FOR FANS OF: Autechre, Ayane Shino, Jonathan Bockelmann.

LAUREL HALO, MIDNIGHT ZONE

WHO: The Los Angeles-based musician, DJ, and record label boss turning her hand to film scores.

WHY YOU SHOULD BE LISTENING: For her second time around as a film composer, Laurel Halo, a journeywoman producer, DJ and musician who has turned her hand to lo-fi synth pop, abstract techno and modern classical, heads under the sea. Midnight Zone is the soundtrack to visual artist and filmmaker Julian Charrière’s aquatic exploration of the same name. Following a Fresnel lighthouse lens, the film traces a descent into one of Earth’s last untouched ecosystems, the Clarion-Clipperton Fracture Zone. Working with a Montage 8 Synthesiser, a Yamaha TransAcoustic piano, violin, viola da gamba, and ocean recordings, Halo takes us deep into the abyss as well.
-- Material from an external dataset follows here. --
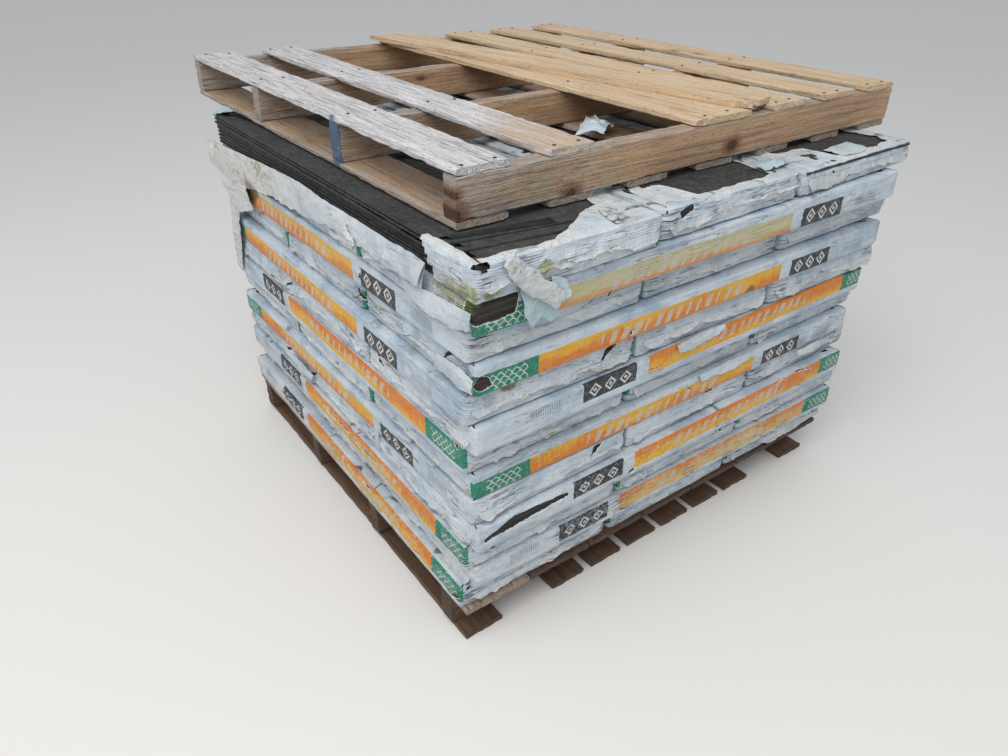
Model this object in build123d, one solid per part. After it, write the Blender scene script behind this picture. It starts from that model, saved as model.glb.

FOR FANS OF: Nurse with Wound, Thomas Köner, John Luther Adams.

FLORENCE SINCLAIR, ALL OF A SUDDEN

WHO: A riddle, wrapped in a mystery, inside an enigma.

WHY YOU SHOULD BE LISTENING: Florence Sinclair’s All Of A Sudden EP feels like a dream within a dream. Built from endless samples, production, and vocal signifiers, they weave a rich tapestry of rap, dream-pop, indie rock, and electronica. By letting the ghosts of the ‘90s and 2000s haunt a set of songs that feel like a late-night walk through empty inner city streets under misty conditions, they land on a sensibility that’s addictively listenable, revealing new depths and details with every repeat play. All Of A Sudden’s spectral centrepiece, “family affair” suggests Florence Sinclair could take their sound anywhere. They probably will. 

FOR FANS OF: Dean Blunt, Loraine James, Space Afrika.